Dagmar Sternad, in collaboration with Pawan Sinha and Robert Joseph, proposes to experimentally test the Predictive Impairment in Autism hypothesis, which posits that the multifaceted manifestations of autism in several domains have a common core: an impaired ability to make predictions. Focusing on the motor domain, Sternad’s team has developed a suite of novel, child-friendly, virtual games that examine motor performance in interception tasks with different degrees of predictive challenges. They plan to provide a quantitative behavioral characterization of motor-predictive impairments in a genetically defined group of children recruited from the SPARK cohort.

Electroencephalogram (EEG) scalp recordings are one of the most common measures of brain activity, but EEG data lacks cellular resolution. Stefano Panzeri aims to develop new mathematical models based on the principles underlying the theory of neural network dynamics to estimate the activity of specific types of neurons from EEG data. These tools can be used to better track the underlying neuronal processes that contribute to the severity and progression of autism spectrum disorders.

While clinical and pathological studies of individuals diagnosed with ASD have repeatedly implicated the cerebellum in ASD pathogenesis, whole-tissue analyses have not found differences in gene expression between ASD and unaffected cerebellar tissue. Kathleen Millen, in collaboration with Kimberly Aldinger, plans to use state-of-the-art single-cell and bulk tissue RNA sequencing to fully define the molecular and cellular diversity across all cell types within the cerebellum in ASD.

Aberrations of the brain’s myelinated white matter have come to light in autism spectrum disorders (ASDs). Neuroligin 3, an ASD risk gene, is strongly expressed in myelin-forming glial cells. Michelle Monje proposes to assess myelination and myelin plasticity in a neuroligin 3 mutant mouse model to understand how changes in myelin may be involved in the pathophysiology of ASD.

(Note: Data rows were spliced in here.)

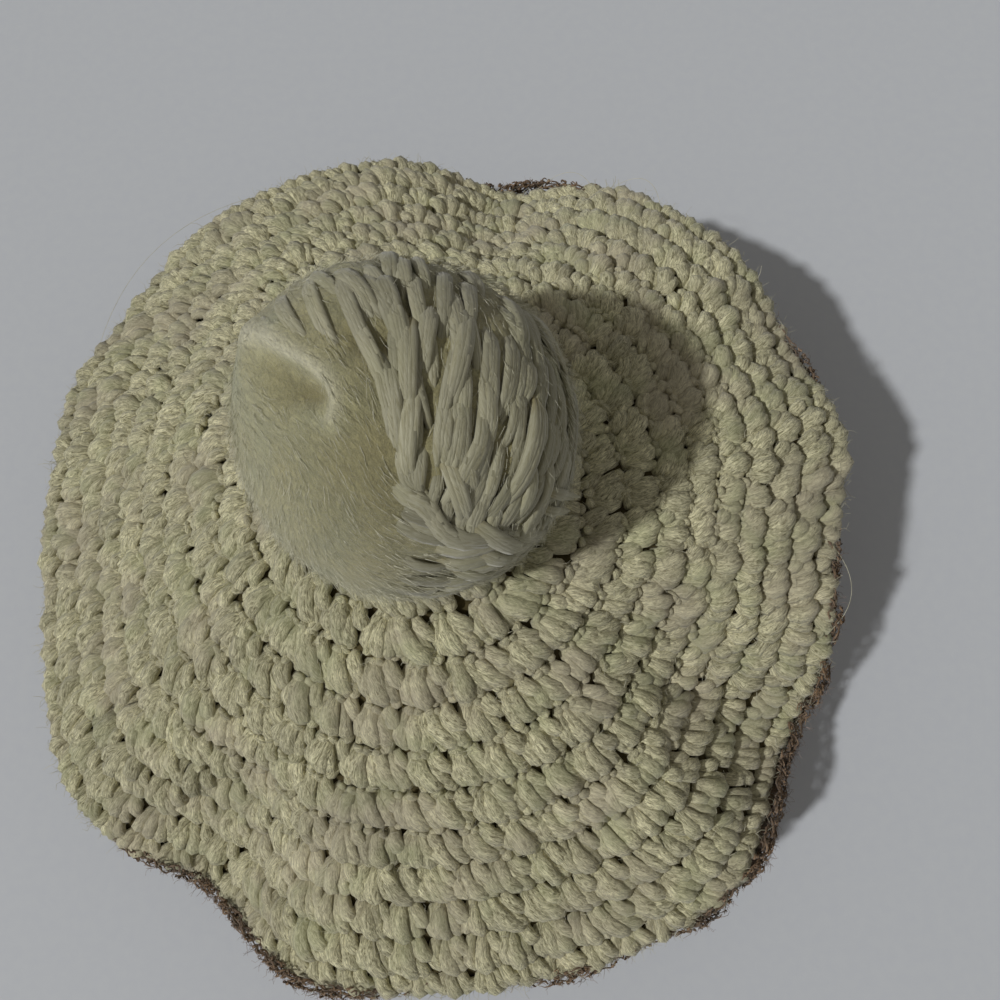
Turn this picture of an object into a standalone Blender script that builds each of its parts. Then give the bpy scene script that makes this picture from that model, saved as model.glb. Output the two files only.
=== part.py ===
"""A crocheted tam with a yarn pompom, lying on its head band.

The cream crown is a soft dome of crochet rounds, with folds that run out to its rim. At the rim a
brown underside turns back in to the head band, which carries the hat. Lengths are in metres. The
hat is modelled round its own axis, the middle of the head band, and then moved so that the box
round its uneven outline is centred over the origin.
"""

import math
import random

import bmesh
import bpy
from mathutils import Vector

# Driving dimensions
CROWN_RADIUS = 0.140
CROWN_DROP = 0.058
RIM_ROLL = 0.012
RIM_CLEARANCE = 0.0161
ROUNDS = 13
ROUND_RELIEF = 0.0022
WALL = 0.007
FOLD_DEPTH = 0.011
HEAD_OPENING = 0.164
BAND_HEIGHT = 0.036
BAND_WALL = 0.007
BAND_RELIEF = 0.0012
POMPOM_RADIUS = 0.0397
LOCK_LENGTH = 0.011
SEAM_GAP = 0.0003

# The dome is a cone rounded over this share of its middle, and bellies out by this share
DOME_ROUND = 0.18
DOME_BELLY = 0.05

# Fineness of the meshes
SEGMENTS = 72
ROLL_STEPS = 3
INNER_STEPS = 6
RETURN_STEPS = 4

# Folds that run from inside the crown out to its rim. A negative sink is a bulge between folds.
# angle: degrees from +X, spread: half width in degrees, sink: share of FOLD_DEPTH,
# pull: inward share of CROWN_RADIUS, start: share of the way out where the fold begins
FOLDS = (
    # angle, spread, sink, pull, start
    (22, 10, 0.30, 0.045, 0.60),
    (26, 42, -1.70, 0.045, 0.26),
    (48, 16, -0.35, 0.030, 0.30),
    (76, 13, 1.00, 0.058, 0.35),
    (112, 15, -0.35, 0.025, 0.40),
    (142, 13, 0.80, 0.008, 0.40),
    (165, 12, -0.10, 0.040, 0.40),
    (187, 22, 0.55, 0.070, 0.30),
    (235, 12, 1.00, 0.082, 0.45),
    (273, 24, -0.15, 0.028, 0.40),
    (307, 12, -0.20, -0.010, 0.40),
    (325, 12, 1.60, 0.050, 0.30),
    (350, 15, -0.30, 0.088, 0.40),
    (355, 40, -0.90, 0.025, 0.30),
)

# Section of one crochet round: share of the way across it, share of ROUND_RELIEF below its crest
ROUND_SECTION = (
    # along, below
    (0.12, 1.0),
    (0.78, 0.0),
)

# Outer side of the band: share of BAND_HEIGHT, share of BAND_RELIEF proud of the wall
BAND_SECTION = (
    # height, proud
    (0.00, 0.0),
    (0.17, 1.0),
    (0.33, 0.2),
    (0.50, 1.0),
    (0.67, 0.2),
    (0.83, 1.0),
    (1.00, 0.0),
)

# The pompom: its middle from the crown's top as shares of POMPOM_RADIUS, and its locks, whose
# levels are shares of the lock's foot and of LOCK_LENGTH, and whose tips lean and end unevenly
POMPOM_SEAT = Vector((0.055, 0.166, 0.443))
LOCK_LEVELS = (
    # width, rise
    (0.82, 0.58),
    (0.40, 1.00),
)
LOCK_LEAN = Vector((0.25, -0.20, -0.20))
LOCK_STRAY = 0.28
LOCK_UNEVEN = 0.30
LOCK_SEED = 7

CREAM = (0.55, 0.52, 0.36)
BROWN = (0.17, 0.11, 0.06)
POMPOM_CREAM = (0.58, 0.55, 0.40)

# Corners closer than this are one corner
WELD = 1e-6


def eased(share):
    """A smooth step from 0 to 1."""
    share = min(max(share, 0.0), 1.0)
    return share * share * (3 - 2 * share)


def fold_shift(turn, share):
    """How far the folds pull the fabric in and let it sink, at a share of the way out."""
    inward = 0.0
    down = 0.0
    for angle, spread, sink, pull, start in FOLDS:
        apart = (math.degrees(turn) - angle + 180) % 360 - 180
        weight = math.exp(-((apart / spread) ** 2)) * eased((share - start) / (1 - start))
        inward += weight * pull * CROWN_RADIUS
        down += weight * sink * FOLD_DEPTH
    return inward, down


def dome_fall(share):
    """Share of CROWN_DROP by which the dome has fallen, at a share of the way to the rim."""
    return (math.hypot(share, DOME_ROUND) - DOME_ROUND) / (math.hypot(1, DOME_ROUND) - DOME_ROUND)


def dome_slope(share):
    """Slope of the dome's outer face."""
    steepness = share / (math.hypot(share, DOME_ROUND) * (math.hypot(1, DOME_ROUND) - DOME_ROUND))
    run = CROWN_RADIUS * (1 + DOME_BELLY * (1 - 2 * share))
    return math.atan2(CROWN_DROP * steepness, run)


# The dome ends in a roll that turns from the dome's slope to upright, where the seam is. The
# lower face of the deepest fold clears the surface that the hat lies on.
RIM_SLOPE = dome_slope(1.0)
ROLL_RADIUS = CROWN_RADIUS - RIM_ROLL
DOME_RADIUS = ROLL_RADIUS + RIM_ROLL * math.sin(RIM_SLOPE)
DEEPEST_FOLD = max(fold_shift(math.tau * number / SEGMENTS, 1.0)[1] for number in range(SEGMENTS))
SEAM_HEIGHT = RIM_CLEARANCE + DEEPEST_FOLD + RIM_ROLL + SEAM_GAP
RIM_HEIGHT = SEAM_HEIGHT + RIM_ROLL * math.cos(RIM_SLOPE)
CROWN_TOP = RIM_HEIGHT + CROWN_DROP
BAND_INNER = HEAD_OPENING / 2
BAND_OUTER = BAND_INNER + BAND_WALL


def placed(radius, height, turn, share=1.0, keep=1.0):
    """A point of the hat's section, moved by the folds as far as keep says."""
    inward, down = fold_shift(turn, share)
    radius = radius - inward * keep
    return Vector((radius * math.cos(turn), radius * math.sin(turn), height - down * keep))


def dome(share, turn, depth=0.0):
    """A point of the crown, depth below its outer face, at a share of the way to the rim."""
    radius = DOME_RADIUS * share * (1 + DOME_BELLY * (1 - share))
    height = CROWN_TOP - CROWN_DROP * dome_fall(share)
    radius = max(radius - depth * math.sin(dome_slope(share)), 0.0)
    return placed(radius, height - depth * math.cos(dome_slope(share)), turn, share)


def roll(turn, slope, depth=0.0):
    """A point of the rolled rim, where its face slopes down by slope."""
    reach = RIM_ROLL - depth
    radius = ROLL_RADIUS + reach * math.sin(slope)
    return placed(radius, SEAM_HEIGHT + reach * math.cos(slope), turn)


def crown_section(turn):
    """The crown's wall at one angle, from its outer middle round the rim to its inner middle."""
    roll_length = RIM_ROLL * (math.pi / 2 - RIM_SLOPE)
    round_width = (math.hypot(DOME_RADIUS, CROWN_DROP) + roll_length) / ROUNDS
    dome_rounds = ROUNDS - roll_length / round_width
    points = [dome(0.0, turn)]
    for number in range(ROUNDS):
        for along, below in ROUND_SECTION:
            share = (number + along) / dome_rounds
            if share < 1:
                points.append(dome(share, turn, below * ROUND_RELIEF))
    for step in range(ROLL_STEPS + 1):
        slope = RIM_SLOPE + (math.pi / 2 - RIM_SLOPE) * step / ROLL_STEPS
        points.append(roll(turn, slope))
    points.append(roll(turn, math.pi / 2, WALL))
    for step in reversed(range(INNER_STEPS + 1)):
        points.append(dome(step / INNER_STEPS, turn, WALL))
    return points


def returning(way, turn, depth=0.0):
    """A point between the rim's roll and the band, depth above the underside's lower face."""
    radius = ROLL_RADIUS + (BAND_OUTER - ROLL_RADIUS) * way
    rim_end = SEAM_HEIGHT - SEAM_GAP - RIM_ROLL
    band_end = BAND_HEIGHT + SEAM_GAP
    height = rim_end + (band_end - rim_end) * eased(way) + depth
    return placed(radius, height, turn, keep=eased(1 - way))


def underside_section(turn):
    """The underside's wall at one angle: roll, lower face, edge over the band, upper face."""
    points = []
    for step in range(ROLL_STEPS):
        slope = math.pi / 2 * (1 + step / ROLL_STEPS)
        radius = ROLL_RADIUS + RIM_ROLL * math.sin(slope)
        height = SEAM_HEIGHT - SEAM_GAP + RIM_ROLL * math.cos(slope)
        points.append(placed(radius, height, turn))
    for step in range(RETURN_STEPS + 1):
        points.append(returning(step / RETURN_STEPS, turn))
    points.append(placed(BAND_INNER, BAND_HEIGHT + SEAM_GAP, turn, keep=0))
    points.append(placed(BAND_INNER, BAND_HEIGHT + SEAM_GAP + WALL, turn, keep=0))
    for step in reversed(range(RETURN_STEPS)):
        points.append(returning(step / RETURN_STEPS, turn, WALL))
    points.append(placed(CROWN_RADIUS - WALL, SEAM_HEIGHT - SEAM_GAP, turn))
    points.append(points[0])
    return points


def band_section(turn):
    """The band's wall at one angle, up its outer side and down its inner side."""
    points = []
    for height, proud in BAND_SECTION:
        points.append(placed(BAND_OUTER + proud * BAND_RELIEF, height * BAND_HEIGHT, turn, keep=0))
    points.append(placed(BAND_INNER, BAND_HEIGHT, turn, keep=0))
    points.append(placed(BAND_INNER, 0.0, turn, keep=0))
    points.append(points[0])
    return points


def material(name, colour, roughness):
    """A plain yarn material."""
    made = bpy.data.materials.new(name)
    made.use_nodes = True
    shader = made.node_tree.nodes["Principled BSDF"]
    shader.inputs["Base Color"].default_value = (*colour, 1.0)
    shader.inputs["Roughness"].default_value = roughness
    shader.inputs["Metallic"].default_value = 0.0
    return made


def finished(name, shape, surface):
    """An object made from a bmesh, welded, with its faces pointing out."""
    bmesh.ops.remove_doubles(shape, verts=shape.verts, dist=WELD)
    bmesh.ops.recalc_face_normals(shape, faces=shape.faces)
    mesh = bpy.data.meshes.new(name)
    shape.to_mesh(mesh)
    shape.free()
    mesh.shade_smooth()
    mesh.set_sharp_from_angle(angle=math.radians(50))
    mesh.materials.append(surface)
    thing = bpy.data.objects.new(name, mesh)
    bpy.context.collection.objects.link(thing)
    return thing


def turned(name, section, surface):
    """A body whose wall at each angle is the line of points that section gives."""
    rows = len(section(0.0)) - 1
    shape = bmesh.new()
    bmesh.ops.create_grid(shape, x_segments=SEGMENTS, y_segments=rows, size=0.5)
    lines = []
    for number in range(SEGMENTS + 1):
        lines.append(section(math.tau * (number % SEGMENTS) / SEGMENTS))
    for corner in shape.verts:
        number = round((corner.co.x + 0.5) * SEGMENTS)
        row = round((corner.co.y + 0.5) * rows)
        corner.co = lines[number][row]
    return finished(name, shape, surface)


def reach_to_crown(middle, heading):
    """Distance from the pompom's middle to the crown, or its own radius where that is less."""
    near = 0.0
    far = POMPOM_RADIUS
    for _ in range(24):
        tried = (near + far) / 2
        point = middle + heading * tried
        share = math.hypot(point.x, point.y) / DOME_RADIUS
        sunk = fold_shift(math.atan2(point.y, point.x), share)[1]
        if point.z > CROWN_TOP - CROWN_DROP * dome_fall(share) - sunk + SEAM_GAP:
            near = tried
        else:
            far = tried
    return near


def make_pompom():
    """A ball of yarn: a core whose faces are drawn out into leaning locks, pressed on its seat."""
    chance = random.Random(LOCK_SEED)
    shape = bmesh.new()
    bmesh.ops.create_icosphere(shape, subdivisions=3, radius=POMPOM_RADIUS - LOCK_LENGTH)
    bmesh.ops.join_triangles(
        shape,
        faces=shape.faces,
        angle_face_threshold=math.pi,
        angle_shape_threshold=math.pi,
    )
    feet = []
    for face in shape.faces:
        foot = face.calc_center_median()
        heading = foot.normalized()
        stray = Vector([chance.uniform(-LOCK_STRAY, LOCK_STRAY) for _ in range(3)])
        lean = (LOCK_LEAN + stray - heading * heading.dot(LOCK_LEAN + stray)) * LOCK_LENGTH
        length = LOCK_LENGTH * (1 - chance.uniform(0, LOCK_UNEVEN))
        corners = [corner.co - foot for corner in face.verts]
        feet.append((face, foot, heading, lean, length, corners))
    for width, rise in LOCK_LEVELS:
        bmesh.ops.inset_individual(shape, faces=[lock[0] for lock in feet], thickness=10 * WELD)
        for face, foot, heading, lean, length, corners in feet:
            level = foot + heading * length * rise + lean * rise * rise
            spread = width * (1 + length * rise / foot.length)
            for corner, offset in zip(face.verts, corners):
                corner.co = level + offset * spread
    middle = Vector((0, 0, CROWN_TOP)) + POMPOM_SEAT * POMPOM_RADIUS
    for corner in shape.verts:
        heading = corner.co.normalized()
        pressed = reach_to_crown(middle, heading) / POMPOM_RADIUS
        corner.co = middle + corner.co * pressed
    return finished("pompom", shape, material("pompom_yarn", POMPOM_CREAM, 0.9))


def main():
    for thing in list(bpy.data.objects):
        bpy.data.objects.remove(thing, do_unlink=True)
    brown = material("brown_yarn", BROWN, 0.95)
    crown = turned("crown", crown_section, material("cream_yarn", CREAM, 0.9))
    pieces = [
        crown,
        turned("underside", underside_section, brown),
        turned("band", band_section, brown.copy()),
        make_pompom(),
    ]
    across = [corner.co.x for corner in crown.data.vertices]
    back = [corner.co.y for corner in crown.data.vertices]
    for thing in pieces:
        thing.location.x = -(min(across) + max(across)) / 2
        thing.location.y = -(min(back) + max(back)) / 2


main()
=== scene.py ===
"""Looks of a crocheted tam with a yarn pompom: every stitch, lock and stray fibre, and its yarn.

The hat's fabric is one surface that runs from the middle of the crown over the rim, in under the
hat and down the head band. A place on it is given by how many crochet rounds it lies from the
middle and by its turn round the hat. Stitches are laid on that surface. Lengths are in metres.
"""

import math

import bmesh
import bpy
import numpy as np
from mathutils import Matrix, Vector
from mathutils.kdtree import KDTree


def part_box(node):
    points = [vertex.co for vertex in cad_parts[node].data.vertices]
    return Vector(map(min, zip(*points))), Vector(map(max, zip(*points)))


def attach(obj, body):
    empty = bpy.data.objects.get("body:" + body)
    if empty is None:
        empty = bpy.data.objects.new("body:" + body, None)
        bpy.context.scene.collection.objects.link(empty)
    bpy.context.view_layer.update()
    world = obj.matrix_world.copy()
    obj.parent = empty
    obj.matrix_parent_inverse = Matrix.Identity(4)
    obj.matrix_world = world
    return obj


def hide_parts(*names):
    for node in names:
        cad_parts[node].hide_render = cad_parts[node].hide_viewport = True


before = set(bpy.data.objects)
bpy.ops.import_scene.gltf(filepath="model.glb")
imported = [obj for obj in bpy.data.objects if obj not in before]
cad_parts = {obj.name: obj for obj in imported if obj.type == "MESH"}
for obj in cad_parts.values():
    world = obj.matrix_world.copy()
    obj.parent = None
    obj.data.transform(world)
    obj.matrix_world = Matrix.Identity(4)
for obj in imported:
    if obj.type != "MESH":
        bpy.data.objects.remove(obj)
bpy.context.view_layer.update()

MM = 0.001

# The hat's own axis and the head band, read from the frame
BAND_LOW, BAND_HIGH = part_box("band")
AXIS = np.array(((BAND_LOW.x + BAND_HIGH.x) / 2, (BAND_LOW.y + BAND_HIGH.y) / 2, 0.0))
BAND_HEIGHT = BAND_HIGH.z
CROWN_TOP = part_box("crown")[1].z
BAND_OUTER = 89 * MM
WALL = 7 * MM

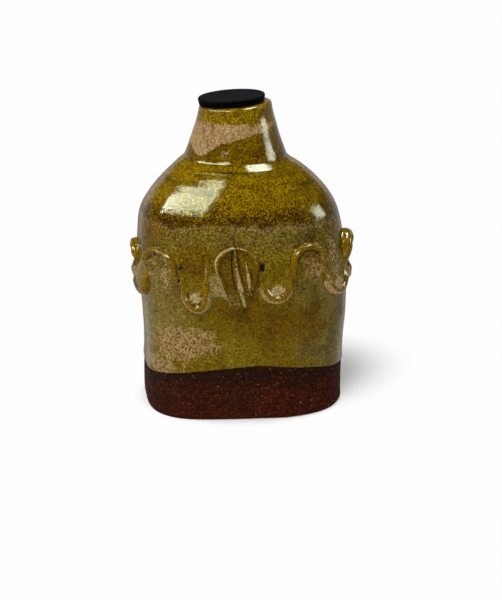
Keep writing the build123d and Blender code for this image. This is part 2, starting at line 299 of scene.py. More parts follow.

Several lines of evidence suggest that neurogenesis during brain development is disrupted in autism, but the mechanisms are unclear. Jeremy Willsey and Martin Kampmann will leverage advances in stem cell technology and CRISPR-based genetic approaches to understand the intersection between autism risk genes and neurogenesis, with the goal of determining whether common molecular pathways underlie the pathogenesis of autism.

A major challenge for autism research is to establish convergent mechanisms that group apparently distinct genetic etiologies. Through investigation and comparison of transcriptome profiles, Eric Morrow aims to identify genetic and mechanistic points of convergence in cells mutant for UBE3A or NHE6 that underlie autism or social communication.

Bilal Haider plans to measure intact cortical circuit activity during quantifiable sensory and behavioral impairments in Cntnap2 knockout mice — a genetically relevant model of autism spectrum disorder (ASD). Findings from these studies are expected to build a detailed picture of how cortical circuit dysfunctions in an ASD mouse model leads to misperception of the external sensory world.

Autism spectrum disorder (ASD) is diagnosed four times as often in boys compared than girls, but the developmental mechanisms that lead to this male bias have not been elucidated. Jessica Tollkuhn recently identified 13 high-confidence ASD risk genes that exhibited increased expression in two sexually dimorphic brain regions of female mice compared to males. The goal of the current project is to determine if this female bias in expression of ASD risk genes extends to cortical brain regions and is restricted to specific cell types, with the long-term goal of understanding female resiliency to developing ASD.